Judy Wright, who says she felt "insulted and disrespected" by Central's administrative actions, also says she knew "the people were going to come out of the woodwork." Of the personal attacks against her, King, and Black History Month, she says "nothing has surprised me." Although "some of the teachers at Central don't get it," she says many, fearing possible administrative sanctions against them, praised her for speaking out. "A lot of them are scared," she says, but she knows her actions "awakened them" to see the problem.
February is Black History Month.
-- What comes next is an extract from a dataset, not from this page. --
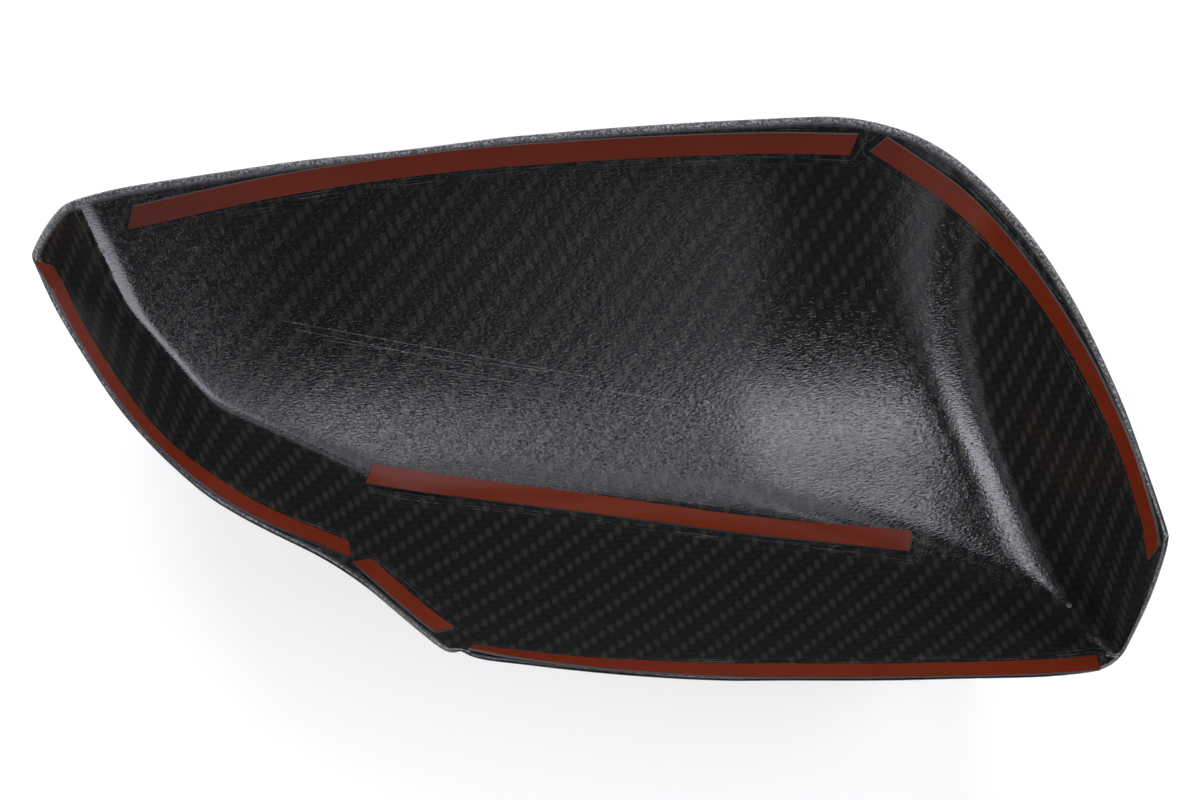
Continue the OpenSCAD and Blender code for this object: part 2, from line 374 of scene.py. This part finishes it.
def make_shell(cloth, materials):
    """The laminate shell: the CAD form refined, with the cloth's tow numbers and edge distances."""
    bm = merged_copy("cover_shell")
    mark_sides(bm)
    crease_edges(bm, angle=50, weight=0.9)
    mesh = subdivided(bm, "laminate_shell", levels=2)
    bm = bmesh.new()
    bm.from_mesh(mesh)
    bm.normal_update()

    rim_tree = KDTree(len(bm.verts))
    for vert in bm.verts:
        kinds = {face.material_index for face in vert.link_faces}
        if CUT in kinds and INSIDE in kinds:
            rim_tree.insert(vert.co, vert.index)
    rim_tree.balance()
    strip_faces = bmesh.new()
    for strip in STRIPS:
        strip_faces.from_mesh(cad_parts[strip + "_liner"].data)
    strip_tree = BVHTree.FromBMesh(strip_faces)
    strip_faces.free()

    weave = bm.loops.layers.uv.new("weave")
    margin_layer = bm.verts.layers.float.new("margin")
    sanding_layer = bm.verts.layers.float.new("sanding")
    strip_layer = bm.verts.layers.float.new("strip_mm")
    valley_layer = bm.verts.layers.float.new("valley")
    rough_layer = bm.verts.layers.float.new("rough_end")
    turn = LIFTED.to_3x3()
    numbers = {}
    for vert in bm.verts:
        spot = (LIFTED @ vert.co) / MM
        sides = {face.material_index for face in vert.link_faces}
        if OUTSIDE in sides and INSIDE not in sides:
            # The outer face carries the tows of the inner face opposite
            spot = spot - turn @ vert.normal * WALL_THICKNESS
        numbers[vert.index] = cloth.tows(spot.x, spot.y)
        width = np.interp(spot.y, SANDED_AT, SANDED_WIDTH)
        vert[margin_layer] = rim_tree.find(vert.co)[2] / MM / width
        vert[sanding_layer] = width / SANDED_WIDTH[-1]
        vert[strip_layer] = strip_tree.find_nearest(vert.co)[3] / MM
        vert[valley_layer] = valley_share(spot.x, spot.y)
        vert[rough_layer] = rough_share(spot.x, spot.y)
    for face in bm.faces:
        face.smooth = True
        for loop in face.loops:
            loop[weave].uv = numbers[loop.vert.index][:2]
    bm.to_mesh(mesh)
    bm.free()
    finish_piece(mesh, "laminate_shell", "cover_shell", materials)


def make_strip(strip, shell_tree, foam, liner):
    """One strip: the foam pressed down on the shell, and the liner film on it."""
    for layer, material, slot in (("tape", foam, "foam_tape"), ("liner", liner, "liner_film")):
        bm = merged_copy(f"{strip}_{layer}")
        crease_edges(bm, angle=14, weight=1.0)
        for vert in bm.verts:
            spot, normal, _, gap = shell_tree.find_nearest(vert.co)
            if gap < PRESSED_GAP * MM:
                vert.co = spot + normal * PRESSED_TO * MM
        mesh = subdivided(bm, f"{strip}_{layer}_piece", levels=2)
        for polygon in mesh.polygons:
            polygon.use_smooth = False
        finish_piece(mesh, f"{strip}_{layer}_piece", f"{strip}_{layer}", [material])


# Materials

def twill(tree):
    """Nodes of the 2x2 twill: which tow is on top, how high it stands, and its fibre streaks."""
    uv = put(tree, "UVMap", uv_map="weave")
    split = put(tree, "SeparateXYZ", {0: uv}, None)
    u, v = split.outputs[0], split.outputs[1]
    column = put(tree, "Math", {0: u}, operation="FLOOR")
    row = put(tree, "Math", {0: v}, operation="FLOOR")
    # The pattern repeats every four tows and steps on by one in each row. The warp lies on top for two.
    step = put(tree, "Math", {0: column, 1: row}, operation="SUBTRACT")
    phase = put(tree, "Math", {0: step, 1: 4.0}, operation="FLOORED_MODULO")
    warp_up = put(tree, "Math", {0: phase, 1: 1.5}, operation="LESS_THAN")
    part_u = put(tree, "Math", {0: u}, operation="FRACT")
    part_v = put(tree, "Math", {0: v}, operation="FRACT")
    across = put(tree, "Mix", {0: warp_up, 2: part_v, 3: part_u})
    from_middle = put(tree, "Math", {0: across, 1: 2.0, 2: -1.0}, operation="MULTIPLY_ADD")
    flank = put(tree, "Math", {0: put(tree, "Math", {0: from_middle}, operation="ABSOLUTE"), 1: 3.0},
                operation="POWER")
    warp_along = put(tree, "Math", {0: put(tree, "Math", {0: part_v, 1: phase}, operation="SUBTRACT"),
                                    1: 1.0}, operation="ADD")
    weft_along = put(tree, "Math", {0: put(tree, "Math", {0: part_u, 1: phase}, operation="ADD"),
                                    1: 2.0}, operation="SUBTRACT")
    along = put(tree, "Mix", {0: warp_up, 2: weft_along, 3: warp_along})
    from_mid_along = put(tree, "Math", {0: put(tree, "Math", {0: along, 1: 1.0}, operation="SUBTRACT")},
                         operation="ABSOLUTE")
    dive = put(tree, "Math", {0: from_mid_along, 1: 4.0}, operation="POWER")
    sunk = put(tree, "Math", {0: flank, 1: dive}, operation="MAXIMUM")
    height = put(tree, "Math", {0: 1.0, 1: sunk}, operation="SUBTRACT", use_clamp=True)
    # Crown: 1 at the middle of each tow's visible piece, falling softly to 0 at its rim
    round_across = put(tree, "Math", {0: from_middle, 1: from_middle}, operation="MULTIPLY")
    round_along = put(tree, "Math", {0: from_mid_along, 1: from_mid_along}, operation="MULTIPLY")
    crown = put(tree, "Math", {0: put(tree, "Math", {0: 1.0, 1: round_across}, operation="SUBTRACT"),
                               1: put(tree, "Math", {0: 1.0, 1: round_along}, operation="SUBTRACT")},
                operation="MULTIPLY", use_clamp=True)
    # Fibre bundles: streaks 0.1 mm wide and 4 mm long, drawn coarser than the real filaments of 7 microns
    wide, long = TOW / FIBRE_STREAK[0], TOW / FIBRE_STREAK[1]
    warp_grain = put(tree, "Mapping", {0: uv, 3: (wide, long, 1.0)})
    weft_grain = put(tree, "Mapping", {0: uv, 3: (long, wide, 1.0)})
    grain = put(tree, "Mix", {0: warp_up, 4: weft_grain, 5: warp_grain}, out=1, data_type="VECTOR")
    streak = put(tree, "TexNoise", {"Vector": grain, "Scale": 1.0, "Detail": 2.0})
    return {"uv": uv, "warp_up": warp_up, "height": height, "crown": crown, "streak": streak}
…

The journey undertaken by Frederick Douglass, Harriet Tubman, W.E.B. DuBois, Marcus Garvey, Carter G. Woodson, Langston Hughes, Ralph Ellison, James Baldwin, Harry Bellafonte, Malcolm X, Thurgood Marshall, Martin Luther King Jr., and millions of others of all colors, races, and religions moved human rights and social justice a long way. As reflected by those who write or call "30 Seconds" there is still a long way to go.